Osteoporotic Bone Models: Looking at Common Fractures

Femoral Neck Fractures

Models show how the disease weakens the strength of the femoral neck and increases the risk of falls. Fractures of the femoral neck result in blood supply disruption, affecting healing, especially in elderly patients. Residents can discuss reduction and fixation techniques to restore mobility and function. 

Instructors can also use models to demonstrate modern techniques such as biologic bone augmentation to decrease the chances of fracture collapse following surgery.

Closed Femur, Shaft

Osteoporotic bone models assist residents in studying common spiral and transverse fractures of the shaft, as well as comminuted fractures. Residents can discuss closed reduction techniques to correct bone alignment. 

Open Femur, Shaft

Open fractures of the femur shaft present a higher risk of complications due to skin, muscles, and tendon damage. Instructors can use osteoporotic bone models to discuss the open reduction and fixation techniques as well as best practices for minimizing damage to major ligaments and tendons. 

Closed Distal Forearm

Discussion can focus on isolated fractures in either ulna or radius, which have a higher chance of healing under non-operative management.
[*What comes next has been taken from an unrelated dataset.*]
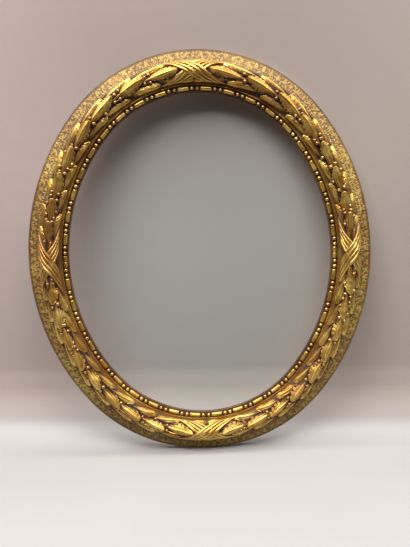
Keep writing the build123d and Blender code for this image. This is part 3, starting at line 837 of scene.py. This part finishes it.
def make_wire_ring():
    """D-ring of round wire: bar, two corners, two legs and a half circle."""
    low, side = EYE_Z - RING_CORNER, RING_HALF - RING_CORNER
    bends = [
        (side, low, RING_CORNER, np.linspace(np.pi / 2, 0, 9)),
        (0.0, low - RING_LEG, RING_HALF, np.linspace(0, -np.pi, 33)),
        (-side, low, RING_CORNER, np.linspace(np.pi, np.pi / 2, 9)),
    ]
    middle = np.concatenate([arc(x, z, EYE_RISE, radius, angles) for x, z, radius, angles in bends])
    outward = np.concatenate([arc(0, 0, -BACK_Y, 1, angles) for _, _, _, angles in bends])
    spin = np.linspace(0, 2 * np.pi, 16, endpoint=False)[None, :, None]
    section = outward[:, None] * np.cos(spin) + np.array([0.0, 1.0, 0.0]) * np.sin(spin)
    shell = Shell()
    shell.loft(middle[:, None] + WIRE_RADIUS * section, 0.5, joined=True)
    return shell


# ---- The pieces, with the width of worn edges in metres

RAIL_EDGE, KEY_EDGE, METAL_EDGE = 0.0009, 0.0007, 0.0003


def place_piece(shell, name, material, node_name, flips=(1, 1), body="frame"):
    """Make a piece, let it ride on its body and stand for its solid."""
    obj = shell.piece(name, material, flips)
    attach(obj, body)
    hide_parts(node_name)


def make_gilded_pieces():
    """All carved and gilded pieces of the front."""
    bright = gilding("gilding_leaf", age=0.06)
    shiny = gilding("gilding_berry", age=0.34, red=0.9, varnish=0.8)
    worn = gilding("gilding_ground", age=0.17)
    sanded = gilding("gilding_band", age=0.11, red=0.0, varnish=0.0, shine=0.2, level=0.62)
    strip = gilding("gilding_strip", red=0.6, varnish=0.3)
    bound = gilding("gilding_ribbon", age=0.12, red=0.65)
    for quarter, flips in QUARTERS.items():
        seed = SEEDS[quarter]
        garland = "garland_" + quarter
        place_piece(make_core(), "moulding_" + quarter, worn, garland, flips)
        place_piece(make_leaves(quarter), "laurel_" + quarter, bright, garland, flips)
        place_piece(make_berries(quarter), "berries_" + quarter, shiny, garland, flips)
        place_piece(make_band(seed), "outer_band_" + quarter, sanded, garland, flips)
        place_piece(make_beads(seed), "beads_" + quarter, strip, "bead_strip_" + quarter, flips)
    top, right = make_ribbon(0.0, 71), make_ribbon(quarter_length(TORUS_U), 83)
    place_piece(top, "bow_top", bound, "ribbon_top")
    place_piece(top, "bow_bottom", bound, "ribbon_bottom", (1, -1))
    place_piece(right, "bow_right", bound, "ribbon_right")
    place_piece(right, "bow_left", bound, "ribbon_left", (-1, 1))


def soften(solid, width):
    """Worn, rounded edges on a solid."""
    bevel = solid.modifiers.new("edges", "BEVEL")
    bevel.width = width
    bevel.segments = 2
    bevel.limit_method = "ANGLE"
    bevel.angle_limit = math.radians(35)


def finish_back():
    """Screws and ring of the back, and the materials and edges of the solids that stay."""
    level = wood("pine_level", srgb(186, 150, 104), srgb(128, 88, 52), 0)
    upright = wood("pine_upright", srgb(182, 146, 102), srgb(124, 86, 50), 2)
    keys = wood("key_oak", srgb(128, 90, 54), srgb(72, 46, 26), 2, 1.6)
    brass = aged_metal("brass_old", srgb(206, 170, 96), srgb(126, 96, 52), 0.9, 0.32)
    steel = aged_metal("steel_old", srgb(164, 160, 152), srgb(92, 84, 74), 0.85, 0.4)
    pivots, straps = make_pivot_screws(), make_strap_screws()
    place_piece(pivots, "slotted_pivot_screws", steel, "pivot_screws")
    place_piece(straps, "slotted_strap_screws", steel, "hanger_screws")
    place_piece(make_wire_ring(), "wire_ring", brass, "hanging_ring", body="ring")
    for name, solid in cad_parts.items():
        if solid.hide_render:
            continue
        material, edge = brass, METAL_EDGE
        if name.startswith("back_rail"):
            material, edge = (level if name.endswith(("top", "bottom")) else upright), RAIL_EDGE
        elif name.startswith("joint_key"):
            material, edge = keys, KEY_EDGE
        solid.data.materials.clear()
        solid.data.materials.append(material)
        soften(solid, edge)


# ---- Camera, stage and light, in metres

CAMERA_PLACE, CAMERA_AIM = Vector((-0.0059, -1.0395, 0.0924)), Vector((0.0076, 0.0211, -0.0336))
CAMERA_ROLL, CAMERA_LENS = math.radians(1.99), 36.86


def make_camera():
    """Camera at the photograph's place, rolled so that the frame leans a little to the left."""
    view = (CAMERA_AIM - CAMERA_PLACE).normalized()
    right = view.cross(Vector((0, 0, 1))).normalized()
    up = right.cross(view)
    rolled_up = up * math.cos(CAMERA_ROLL) + right * math.sin(CAMERA_ROLL)
    rolled_right = right * math.cos(CAMERA_ROLL) - up * math.sin(CAMERA_ROLL)
    turned = Matrix((rolled_right, rolled_up, -view)).transposed().to_4x4()
    data = bpy.data.cameras.new("camera")
    data.lens = CAMERA_LENS
    data.sensor_width = 36.0
    data.clip_start, data.clip_end = 0.01, 50
    camera = bpy.data.objects.new("camera", data)
    camera.matrix_world = Matrix.Translation(CAMERA_PLACE) @ turned
    bpy.context.scene.collection.objects.link(camera)
    bpy.context.scene.camera = camera


FLOOR_Z, FLOOR_HALF, WALL_HALF, WALL_RISE = -0.3745, 4, 1.6, 1.3
WALL_FOOT, WALL_YAW, WALL_LEAN, SWEEP_RADIUS = 0.18, math.radians(-5.5), math.radians(11.5), 0.1
# The second floor tone is a painted pool of light behind the frame
FLOOR_TONE, FLOOR_PAINTED_LIGHT_TONE, FLOOR_FRONT_TONE = srgb(158, 156, 156), srgb(168, 166, 166), srgb(70, 60, 50)
FLOOR_CLOUD_TONE = srgb(170, 165, 162)
WALL_LEFT_TONE, WALL_RIGHT_TONE = srgb(188, 170, 169), srgb(177, 168, 160)
# The middle, crown and foot tones of the wall are painted shade
WALL_MIDDLE_SHADE_TONE = srgb(161, 163, 159)
WALL_CLOUD_TONE, WALL_GRAIN_TONE = srgb(174, 166, 161), srgb(166, 157, 152)
WALL_CROWN_SHADE_TONE, WALL_FOOT_SHADE_TONE = srgb(131, 120, 116), srgb(110, 103, 98)


def stage_sheet(name, rows, material):
    """Stage surface from rows of points."""
    rows = np.array(rows, float)
    count, across = rows.shape[:2]
    index = np.arange(count * across).reshape(count, across)
    quads = np.stack([index[:-1, :-1], index[:-1, 1:], index[1:, 1:], index[1:, :-1]], -1).reshape(-1, 4)
    mesh = bpy.data.meshes.new(name)
    mesh.from_pydata(rows.reshape(-1, 3).tolist(), [], quads.tolist())
    mesh.polygons.foreach_set("use_smooth", [True] * len(mesh.polygons))
    mesh.materials.append(material)
    obj = bpy.data.objects.new(name, mesh)
    bpy.context.scene.collection.objects.link(obj)
    obj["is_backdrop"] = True
    return obj


def seen_pale(tree, tone, share):
    """The tone where it is seen or mirrored, and a share of it for the light that it spreads."""
    path = node(tree, "ShaderNodeLightPath")
    seen = math_node(tree, "MAXIMUM", path.outputs["Is Camera Ray"], path.outputs["Is Glossy Ray"])
    seen = math_node(tree, "MAXIMUM", seen, path.outputs["Is Transmission Ray"])
    dim = mix(tree, share, (0, 0, 0, 1), tone)
    return mix(tree, seen, dim, tone)


def distance(tree, where, centre, scale):
    """Distance from a centre on the wall, with its own scale along each axis."""
    away = vector_math(tree, "SUBTRACT", where, centre)[0]
    away = vector_math(tree, "MULTIPLY", away, scale)[0]
    return vector_math(tree, "LENGTH", away)["Value"]


def wall_tone(tree, where):
    """Paint that is pinkish at the left, with painted shade: a darker grey in the middle behind the frame,
    darker at the crown, and a dark band at the foot of the sweep.
    """
    parts = node(tree, "ShaderNodeSeparateXYZ", {0: where}).outputs
    cloud = noise(tree, where, 2.2, 2, 0.5)
    grain = noise(tree, where, 40, 3, 0.5)
    # Painted shade: darker grey-green in the middle, behind the frame
    middle = ramp(tree, distance(tree, where, (0, 0, 0), (3.4, 0, 2.3)), 0.5, 1.15, 1.0, 0.0)
    # Painted shade at the crown
    crown_shade = ramp(tree, distance(tree, where, (0, 0, 0.45), (1.9, 0, 2.4)), 0.2, 1.2, 0.5, 0.0)
    rise = ramp(tree, parts["Z"], FLOOR_Z, FLOOR_Z + 0.022)
    # Painted shade in a band at the foot of the sweep
    foot = product(tree, rise, ramp(tree, parts["Z"], FLOOR_Z + 0.115, FLOOR_Z + 0.075))
    tone = mix(tree, ramp(tree, parts["X"], -0.5, 0.5), WALL_LEFT_TONE, WALL_RIGHT_TONE)
    tone = mix(tree, ramp(tree, cloud, 0.35, 0.65, 0.0, 0.4), tone, WALL_CLOUD_TONE)
    tone = mix(tree, middle, tone, WALL_MIDDLE_SHADE_TONE)
    tone = mix(tree, crown_shade, tone, WALL_CROWN_SHADE_TONE)
    tone = mix(tree, ramp(tree, grain, 0.3, 0.7, 0.0, 0.1), tone, WALL_GRAIN_TONE)
    # The wall's lowest part takes the floor's paler tone of painted light
    tone = mix(tree, ramp(tree, parts["Z"], FLOOR_Z + 0.06, FLOOR_Z), tone, FLOOR_PAINTED_LIGHT_TONE)
    return mix(tree, product(tree, foot, 0.48), tone, WALL_FOOT_SHADE_TONE)


def wall_material():
    """Painted wall that turns into the floor and shows only from its front."""
    material, tree, output = new_material("stage_wall")
    where = node(tree, "ShaderNodeTexCoord").outputs["Object"]
    paint = node(tree, "ShaderNodeBsdfDiffuse", {"Color": seen_pale(tree, wall_tone(tree, where), 0.6)})
    clear = node(tree, "ShaderNodeBsdfTransparent")
    behind = node(tree, "ShaderNodeNewGeometry").outputs["Backfacing"]
    both = node(tree, "ShaderNodeMixShader", {0: behind, 1: paint.outputs[0], 2: clear.outputs[0]})
    finish_material(tree, output, both.outputs[0])
    return material


def floor_material():
    """Pale floor with painted light that makes it a little paler behind the frame, and dark well in front
    of it, out of the picture.
    """
    material, tree, output = new_material("stage_floor")
    where = node(tree, "ShaderNodeTexCoord").outputs["Object"]
    cloud = noise(tree, where, 3, 2, 0.5)
    tone = mix(tree, ramp(tree, cloud, 0.3, 0.7, 0.0, 0.15), FLOOR_TONE, FLOOR_CLOUD_TONE)
    ahead = node(tree, "ShaderNodeSeparateXYZ", {0: where}).outputs["Y"]
    # Painted light: paler near the wall's foot, behind the frame
    tone = mix(tree, ramp(tree, ahead, -0.12, 0.06), tone, FLOOR_PAINTED_LIGHT_TONE)
    tone = mix(tree, ramp(tree, ahead, -0.33, -0.55), tone, FLOOR_FRONT_TONE)
    paint = node(tree, "ShaderNodeBsdfDiffuse", {"Color": seen_pale(tree, tone, 0.45)})
    finish_material(tree, output, paint.outputs[0])
    return material


def make_stage():
    """Pale floor that sweeps up into the wall that the frame leans against."""
    reach = (-FLOOR_HALF, FLOOR_HALF)
    flat = [[(x, y, FLOOR_Z) for x in reach] for y in reach]
    stage_sheet("floor", flat, floor_material())
    turn = math.pi / 2 + WALL_LEAN
    start = WALL_FOOT - SWEEP_RADIUS * math.tan(turn / 2)
    low = FLOOR_Z + 0.0003
    line = [(start - 0.02, low)]
    for angle in np.linspace(0, turn, 17):
        line.append((start + SWEEP_RADIUS * math.sin(angle), low + SWEEP_RADIUS * (1 - math.cos(angle))))
    end_y, end_z = line[-1]
    line.append((end_y - WALL_RISE * math.sin(WALL_LEAN), end_z + WALL_RISE * math.cos(WALL_LEAN)))
    rows = [[(x, y + x * math.tan(WALL_YAW), z) for x in (-WALL_HALF, WALL_HALF)] for y, z in line]
    wall = stage_sheet("wall", rows, wall_material())
    wall.visible_shadow = False


# Name, place, size, power and colour of each lamp; all are aimed at the middle of the frame
LAMPS = (
    ("lamp_key", (-0.2, -1.4, 1.7), (2.0, 1.0), 75, (1.0, 0.98, 0.95)),
    ("lamp_top", (0.1, -0.25, 2.6), (2.4, 1.1), 28, (1.0, 0.98, 0.96)),
    ("lamp_right", (1.5, -0.15, 1.75), (0.8, 0.8), 33, (1.0, 0.97, 0.92)),
    ("lamp_left", (-1.5, -0.15, 1.75), (0.8, 0.8), 27, (1.0, 0.97, 0.94)),
    ("lamp_back", (0.4, 1.8, 1.2), (1.2, 1.2), 20, (1.0, 1.0, 1.0)),
)
SKY_LOW, SKY_HIGH, SKY_STRENGTH = srgb(64, 59, 54), srgb(250, 247, 240), 0.8


def area_light(name, place, size, watts, colour):
    """Soft rectangular lamp."""
    data = bpy.data.lights.new(name, "AREA")
    data.shape = "RECTANGLE"
    data.size, data.size_y = size
    data.energy = watts
    data.color = colour
    lamp = bpy.data.objects.new(name, data)
    lamp.location = place
    lamp.rotation_euler = (-Vector(place)).to_track_quat("-Z", "Y").to_euler()
    bpy.context.scene.collection.objects.link(lamp)
    return lamp


def make_light():
    """Broad lamps in front, above and at both sides, and one behind that lights the frame alone."""
    lamps = {lamp[0]: area_light(*lamp) for lamp in LAMPS}
    lit = bpy.data.collections.new("lit_from_behind")
    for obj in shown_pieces():
        lit.objects.link(obj)
    lamps["lamp_back"].light_linking.receiver_collection = lit


def make_surround():
    """Sky that is pale above and dim at eye level."""
    world = bpy.data.worlds.new("surround")
    bpy.context.scene.world = world
    world.use_nodes = True
    tree = world.node_tree
    direction = node(tree, "ShaderNodeTexCoord").outputs["Generated"]
    up = node(tree, "ShaderNodeSeparateXYZ", {0: direction}).outputs["Z"]
    sky = tree.nodes["Background"].inputs
    tree.links.new(mix(tree, ramp(tree, up, 0.05, 0.7), SKY_LOW, SKY_HIGH), sky["Color"])
    sky["Strength"].default_value = SKY_STRENGTH


make_camera()
make_stage()
make_gilded_pieces()
finish_back()
make_light()
make_surround()
bpy.context.scene.view_settings.view_transform = "Standard"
Instruction can also emphasize how fractures in both the radius and ulna nearly always require surgical reduction and/or fixation. 

Open Distal Forearm

Again, fractures in both bones indicate surgical intervention. Instructors can demonstrate how complex fracture patterns may necessitate repeat procedures due to the increased risk of complications. 

Proximal and Distal Fractures

Instructors can discuss which fractures are indicated for operative intervention, such as intercondylar and bicolumnar fractures. Models show how non-displaced fractures can be remedied using immobilization techniques. 

Osteoporotic bone models can also be used to discuss associated distal fracture injuries such as elbow dislocation. Proximal fracture discussion can focus on interventions ranging from sling immobilization to surgical fixation and arthroplasty based on the complexity of the injury. 

Shaft Fractures

Models show different locations of shaft fracture, i.e. proximal, middle, or distal third. Instructors can discuss fracture patterns and recommended interventional techniques.

Residents can practice non-operative techniques such as coaptation splints, functional braces, and damage control orthopaedics. In addition, models show which operative technique is best for shaft fractures based on injury location. For example, an anterior approach is used for ORIF procedures applied to middle third shaft fractures, while an anterolateral approach works best with proximal third to middle third fractures. 

Pathologic Vertebral Fractures

Models show how osteoporosis can narrow and flatten vertebrae, causing elderly patients to bend forward. Osteoporotic bone models demonstrate common characteristics of vertebral compression fractures such as decreased bone quantity, thinned cortices, and decreased cancellous bone trabecular continuity. 

Models also demonstrate the rationale of interventions such as bracing, vertebroplasty, kyphoplasty, and surgical decompression. 

Spine Fractures

The spine is especially prone to osteoporotic fractures as it functions similar to a long bone like the femur or humerus. Osteoporotic bone models show how fracture can stem from spine immobility and resorption due to loss of bone density. 

The cervical spine is also susceptible to osteoporotic fractures due to its location at the base of a mobile head and neck while being fused to a thoracic area. Residents can discuss different interventions such as vest placement or surgical procedures, ex fixation techniques.

Lumbar Fractures

Osteoporotic bone models show how even low-energy stress and impact can cause lower spine fractures due to bone insufficiency. Instruction can dive into fracture patterns such as flexion, extension, and rotation. 

Residents can use bone models to study indications for surgery such as comminution, obvious reduction of vertebral body height, excessive angulation, and associated injuries such as ligament damage.

Thoracic Fractures

Again, osteoporotic bone models show how the disease contributes to compression fractures due to bone thinning. Bone insufficiency during relatively normal activity such as bending to pick an object from the floor or falling from standing height can cause thoracic compression fractures. 

Residents can use bone models to discuss non-operative techniques such as bracing or operative intervention, including fixation.